Two views, one reality
by Jerome Armstrong, Tue Jul 06, 2010 at 02:30:41 PM EDT
Joe Biden entered a world of his own over the Holiday, from the remarks that have been written about his interview. Fantasyland (economic recovery, popularity of HCR), denial (2010 outlook), wholesale remake of history (Iraq withdrawal)... its all there, and this:
Whether this election cycle reminds him of an earlier one: “The answer is ‘no.’ It started to remind me – in its worst sense, it reminded me initially of 1972, when I ran, when the Democratic Party was getting clobbered nationally. But we actually picked up seats in the Senate, and I won – in a year we weren’t supposed to win. … I know everyone tries to draw lessons – and I do, too – by going back and comparing it to different cycles. I’m always being kidded about quoting Irish poets. But [W.B.] Yeats had a great line. In a poem called ‘Easter, 1916,’ about the first Rising [Irish rebellion], he said, ‘All changed, changed utterly: A terrible beauty is born.’ Things have so utterly changed in terms of the balance of power worldwide, in terms of economic indicia of what constitutes growth. Look, we cannot build an economy based on the old platforms, even if we restored them all. So there’s a lot of stuff going on here that makes it hard, in my view, to compare it to any other.”
He should have stopped with "no" because the rest is as incorherent as Sarah Palin without notes.
And just what is the obsession with beating Rand Paul all about? At least the guy has a couple of positives, his being against the War on Drugs and against the continued occupation of Iraq and Afghanistan; for the full audit of the Fed. If I granted a wish, and were to list out the top twenty seats that Democrats should take, within the current toss-ups, I'd certainly give Rand Paul a pass, in order to take out lock-stock and barrel Republicans wrong on every issue.
Christopher Lyden has an interview with Willy Dalrymple:
“The war has lost all semblance of shape or form,” he observes, at a moment when our puppet is trying to make peace with our enemy. “I’ll be amazed,” Dalrymple says, “if the Taliban aren’t in Kabul by the end of the year.”
He confirms on the ground the inescapable but conventionally unprintable judgment that the American “predator drones” have been the Taliban’s most effective weapon and own moral downfall. “All you read in the papers here is the successful ‘hits’ on militant hideouts. What you don’t get is what you get in Pakistani papers: ‘Five More Wedding Guests Killed in Party’ and ‘Petraeus Apologizes.’”
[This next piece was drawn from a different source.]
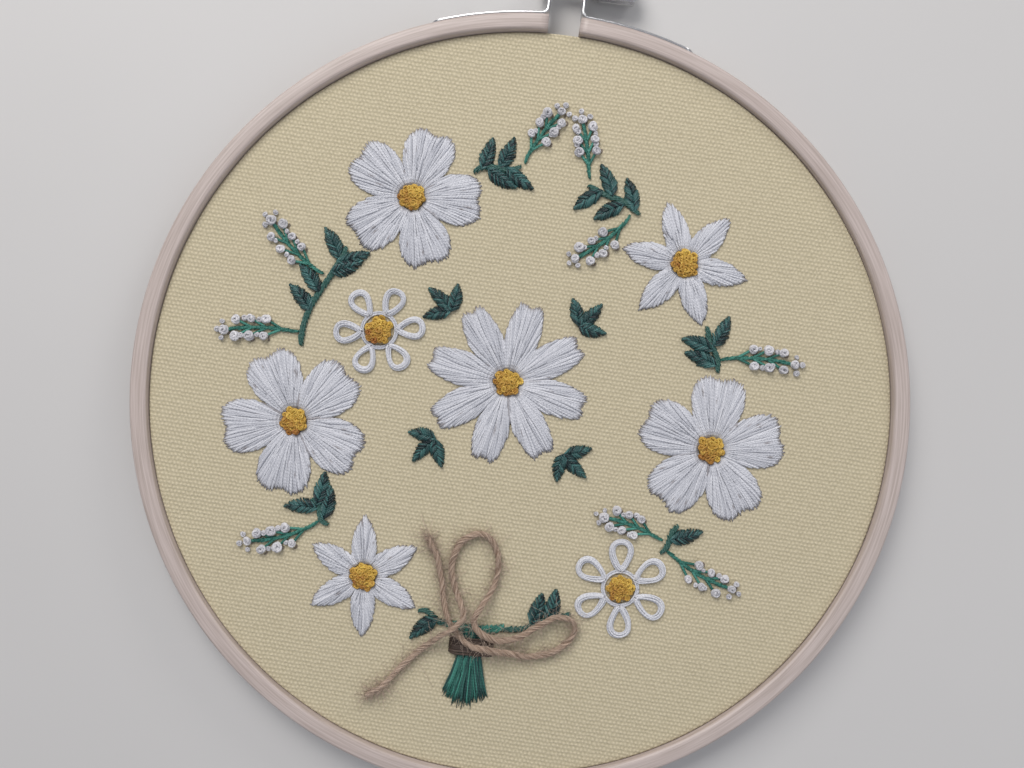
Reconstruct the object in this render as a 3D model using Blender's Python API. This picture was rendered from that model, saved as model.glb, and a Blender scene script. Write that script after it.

In Afghanistan this Spring, it struck Willy Dalrymple that “the whole thing is on its last legs, considerably worse than I expected or had been led to believe by reports I’d read. The Taliban are everywhere… The only answer now must be some way to bring the Taliban and the Pashtuns into government. But there’s no sense that Obama or Holbrooke are ready to break that to the American people. It’s blindingly obvious. The Brits and the Europeans and Karzai are all pushing for it. The Americans are the only ones not taking the view that the Taliban has to be brought in…”
Meanwhile, Mitt Romney is wondering why President Obama is trying to roll back the proliferation of nuclear weapons globally. "It jeopardizes our missile defense system.... gives Russia a massive nuclear weapon advantage over the United States." WTF Romney, it's 2010, not 1980.
A Obama vs Romney 2012 race will be like a giant sucking sound for an Independent alternative.
Back to Dalrymple:
The next day I go to the Jurga and I talked to the elders. Where we were sitting in Jalalabad was, by chance, beside the Jalalabad airfield, which is one of the major takeoff zones for the drones. And as we’re having this conversation, these sinister creatures, these pilotless craft were taking off and landing the whole time… And one of the elders told me about an interview he’d had with some American soldiers in a hotel in Jalalabad the previous week. And the American had asked: “Tell me, why do you hate us? We’ve come, we’re trying to help, we’re trying to bring democracy. We’ve built roads — why do you hate us?” And the man replied: “Because you come in our houses, you knock down our doors, you take our women by the hair, you kick our children, and we will not allow it. We will break your teeth like we broke the teeth of the British, and like the British, eventually you will leave.” And he said: “The Americans know that this war is lost. It is only their politicians who pretend they can win it.”
William Dalrymple in conversation with Chris Lydon in New York City, June 18, 2010.
I recently wrote that Obama has chosen to stay in Afghanistan because war spending is one of the only reliable forms of stimulus he has. I am baffled by many of the responses to that article. What do readers think would happen to the US economy if all that spending stopped and wasn’t replaced by anything?
On a related note, Dems pushed through a jobs bill last Thusday night.